** Your goal **
Quote the whole listing verbatim.

··· Data block ···

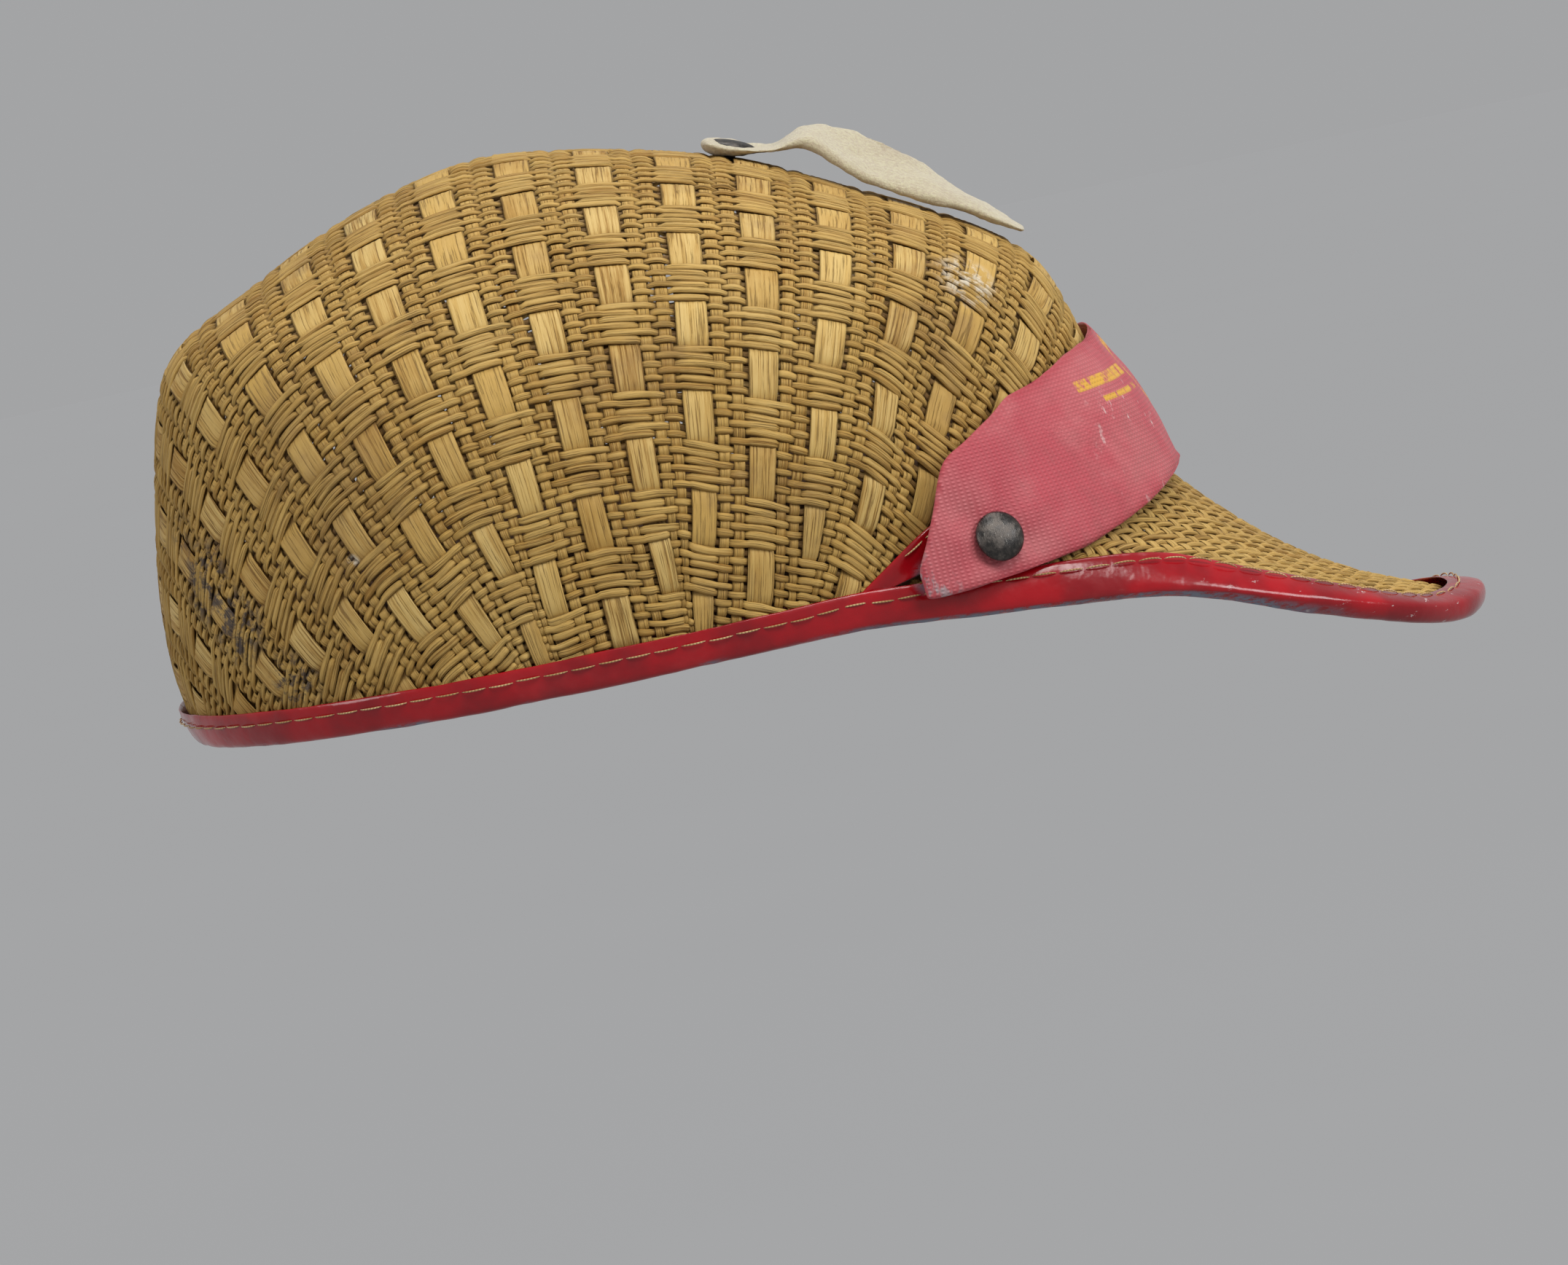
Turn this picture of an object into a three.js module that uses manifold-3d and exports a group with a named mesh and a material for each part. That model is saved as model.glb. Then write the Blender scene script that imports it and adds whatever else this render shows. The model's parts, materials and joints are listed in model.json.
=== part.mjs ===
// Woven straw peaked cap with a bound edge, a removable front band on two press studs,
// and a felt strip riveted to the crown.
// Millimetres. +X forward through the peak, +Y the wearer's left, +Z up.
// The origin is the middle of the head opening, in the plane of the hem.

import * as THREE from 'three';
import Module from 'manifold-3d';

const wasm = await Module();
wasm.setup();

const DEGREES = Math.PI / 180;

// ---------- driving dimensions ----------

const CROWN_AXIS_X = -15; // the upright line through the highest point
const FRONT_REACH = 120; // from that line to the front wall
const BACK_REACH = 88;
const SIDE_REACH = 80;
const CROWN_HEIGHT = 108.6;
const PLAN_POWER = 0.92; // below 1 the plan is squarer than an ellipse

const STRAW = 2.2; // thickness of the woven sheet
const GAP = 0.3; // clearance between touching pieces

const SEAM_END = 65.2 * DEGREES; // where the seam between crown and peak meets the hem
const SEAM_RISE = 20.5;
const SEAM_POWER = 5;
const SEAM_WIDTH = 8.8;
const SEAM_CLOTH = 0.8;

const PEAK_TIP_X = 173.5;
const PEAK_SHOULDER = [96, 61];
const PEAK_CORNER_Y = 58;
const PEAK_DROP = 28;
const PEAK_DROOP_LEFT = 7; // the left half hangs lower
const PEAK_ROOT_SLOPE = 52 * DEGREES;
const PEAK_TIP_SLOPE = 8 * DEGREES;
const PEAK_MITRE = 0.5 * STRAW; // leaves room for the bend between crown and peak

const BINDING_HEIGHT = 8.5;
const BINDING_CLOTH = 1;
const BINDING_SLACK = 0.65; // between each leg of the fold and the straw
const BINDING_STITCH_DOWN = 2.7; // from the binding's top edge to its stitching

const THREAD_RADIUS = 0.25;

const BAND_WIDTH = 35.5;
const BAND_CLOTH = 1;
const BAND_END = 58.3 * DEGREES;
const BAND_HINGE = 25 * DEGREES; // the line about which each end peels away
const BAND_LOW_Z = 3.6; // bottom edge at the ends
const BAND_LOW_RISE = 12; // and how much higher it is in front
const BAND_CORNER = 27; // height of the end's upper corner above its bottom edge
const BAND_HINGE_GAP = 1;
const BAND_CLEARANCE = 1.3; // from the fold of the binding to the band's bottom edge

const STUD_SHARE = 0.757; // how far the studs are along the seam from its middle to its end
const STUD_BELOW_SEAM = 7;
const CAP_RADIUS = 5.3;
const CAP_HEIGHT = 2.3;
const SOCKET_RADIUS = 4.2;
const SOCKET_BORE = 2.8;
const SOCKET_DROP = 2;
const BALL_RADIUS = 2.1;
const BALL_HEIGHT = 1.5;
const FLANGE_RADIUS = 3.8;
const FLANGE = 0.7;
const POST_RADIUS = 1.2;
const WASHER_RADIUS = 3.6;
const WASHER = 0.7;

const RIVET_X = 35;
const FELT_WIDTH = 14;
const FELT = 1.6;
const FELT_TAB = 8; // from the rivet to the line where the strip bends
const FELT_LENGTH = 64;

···

** Expected answer **
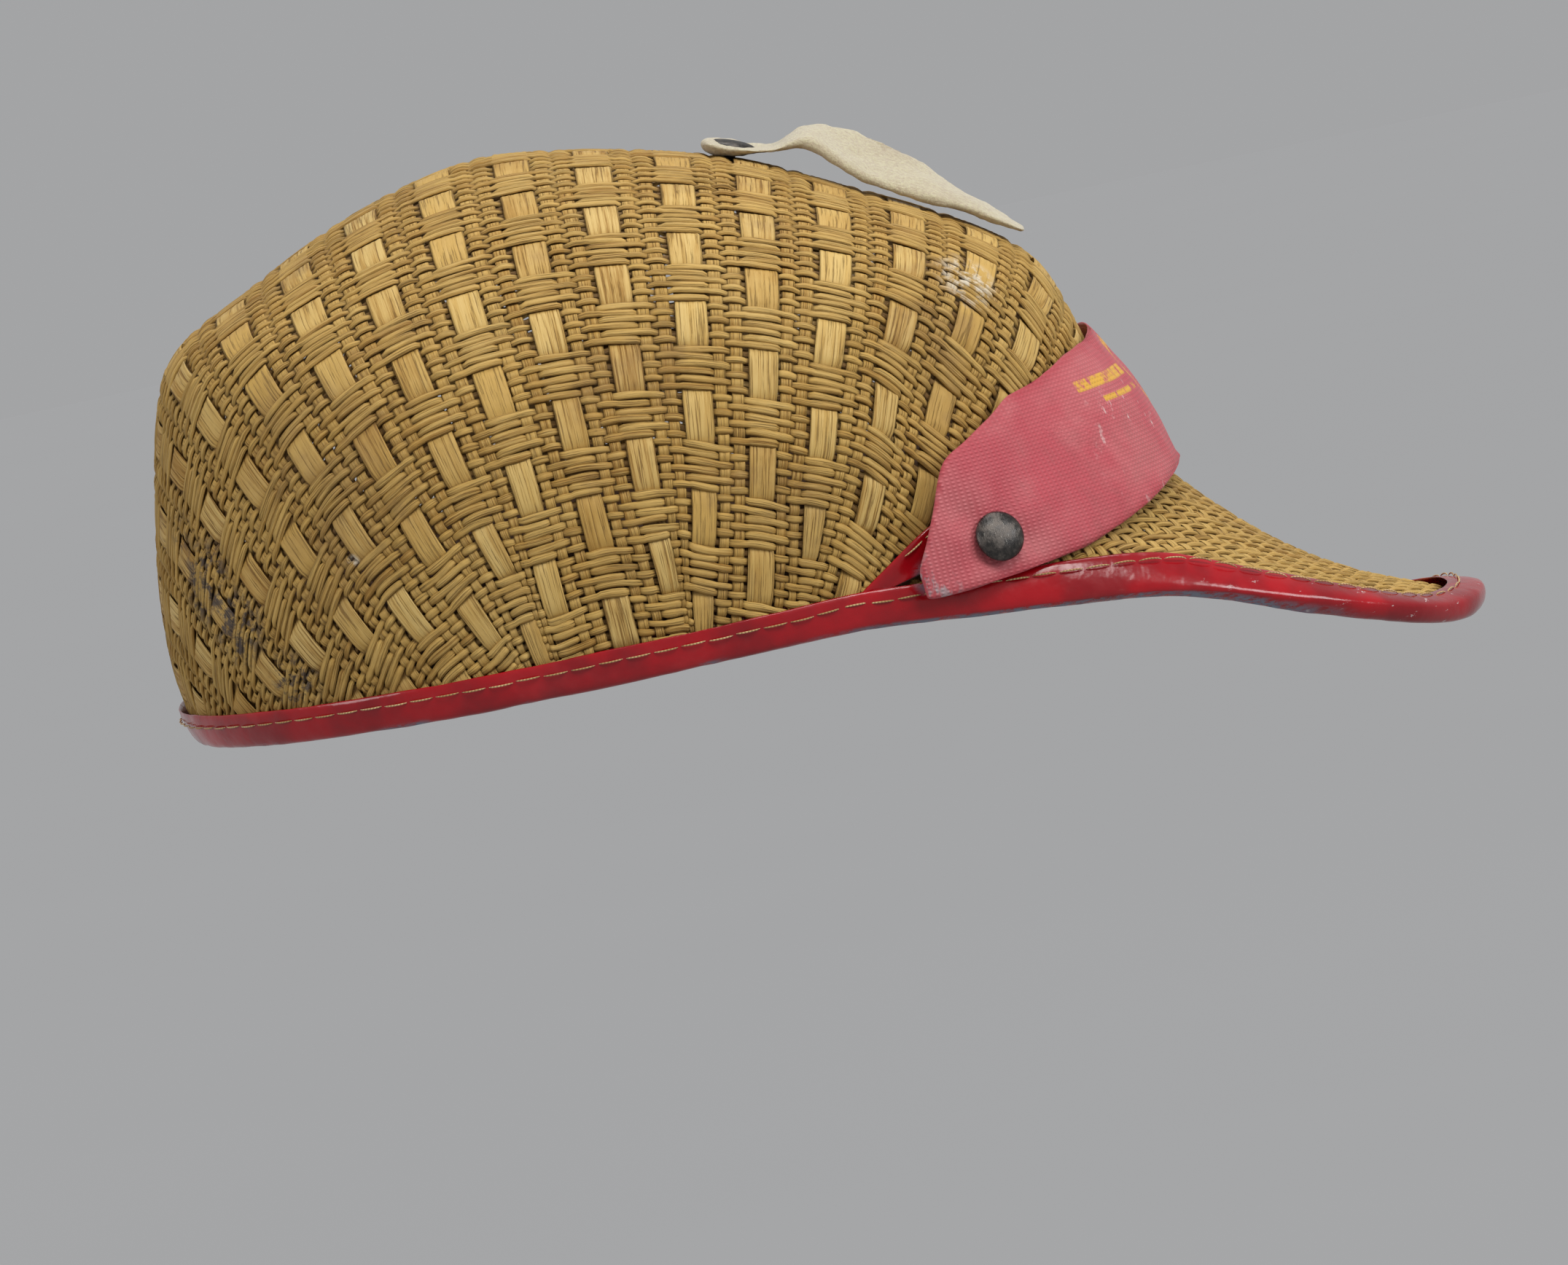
Turn this picture of an object into a three.js module that uses manifold-3d and exports a group with a named mesh and a material for each part. That model is saved as model.glb. Then write the Blender scene script that imports it and adds whatever else this render shows. The model's parts, materials and joints are listed in model.json.
=== part.mjs ===
// Woven straw peaked cap with a bound edge, a removable front band on two press studs,
// and a felt strip riveted to the crown.
// Millimetres. +X forward through the peak, +Y the wearer's left, +Z up.
// The origin is the middle of the head opening, in the plane of the hem.

import * as THREE from 'three';
import Module from 'manifold-3d';

const wasm = await Module();
wasm.setup();

const DEGREES = Math.PI / 180;

// ---------- driving dimensions ----------

const CROWN_AXIS_X = -15; // the upright line through the highest point
const FRONT_REACH = 120; // from that line to the front wall
const BACK_REACH = 88;
const SIDE_REACH = 80;
const CROWN_HEIGHT = 108.6;
const PLAN_POWER = 0.92; // below 1 the plan is squarer than an ellipse

const STRAW = 2.2; // thickness of the woven sheet
const GAP = 0.3; // clearance between touching pieces

const SEAM_END = 65.2 * DEGREES; // where the seam between crown and peak meets the hem
const SEAM_RISE = 20.5;
const SEAM_POWER = 5;
const SEAM_WIDTH = 8.8;
const SEAM_CLOTH = 0.8;

const PEAK_TIP_X = 173.5;
const PEAK_SHOULDER = [96, 61];
const PEAK_CORNER_Y = 58;
const PEAK_DROP = 28;
const PEAK_DROOP_LEFT = 7; // the left half hangs lower
const PEAK_ROOT_SLOPE = 52 * DEGREES;
const PEAK_TIP_SLOPE = 8 * DEGREES;
const PEAK_MITRE = 0.5 * STRAW; // leaves room for the bend between crown and peak

const BINDING_HEIGHT = 8.5;
const BINDING_CLOTH = 1;
const BINDING_SLACK = 0.65; // between each leg of the fold and the straw
const BINDING_STITCH_DOWN = 2.7; // from the binding's top edge to its stitching

const THREAD_RADIUS = 0.25;

const BAND_WIDTH = 35.5;
const BAND_CLOTH = 1;
const BAND_END = 58.3 * DEGREES;
const BAND_HINGE = 25 * DEGREES; // the line about which each end peels away
const BAND_LOW_Z = 3.6; // bottom edge at the ends
const BAND_LOW_RISE = 12; // and how much higher it is in front
const BAND_CORNER = 27; // height of the end's upper corner above its bottom edge
const BAND_HINGE_GAP = 1;
const BAND_CLEARANCE = 1.3; // from the fold of the binding to the band's bottom edge

const STUD_SHARE = 0.757; // how far the studs are along the seam from its middle to its end
const STUD_BELOW_SEAM = 7;
const CAP_RADIUS = 5.3;
const CAP_HEIGHT = 2.3;
const SOCKET_RADIUS = 4.2;
const SOCKET_BORE = 2.8;
const SOCKET_DROP = 2;
const BALL_RADIUS = 2.1;
const BALL_HEIGHT = 1.5;
const FLANGE_RADIUS = 3.8;
const FLANGE = 0.7;
const POST_RADIUS = 1.2;
const WASHER_RADIUS = 3.6;
const WASHER = 0.7;

const RIVET_X = 35;
const FELT_WIDTH = 14;
const FELT = 1.6;
const FELT_TAB = 8; // from the rivet to the line where the strip bends
const FELT_LENGTH = 64;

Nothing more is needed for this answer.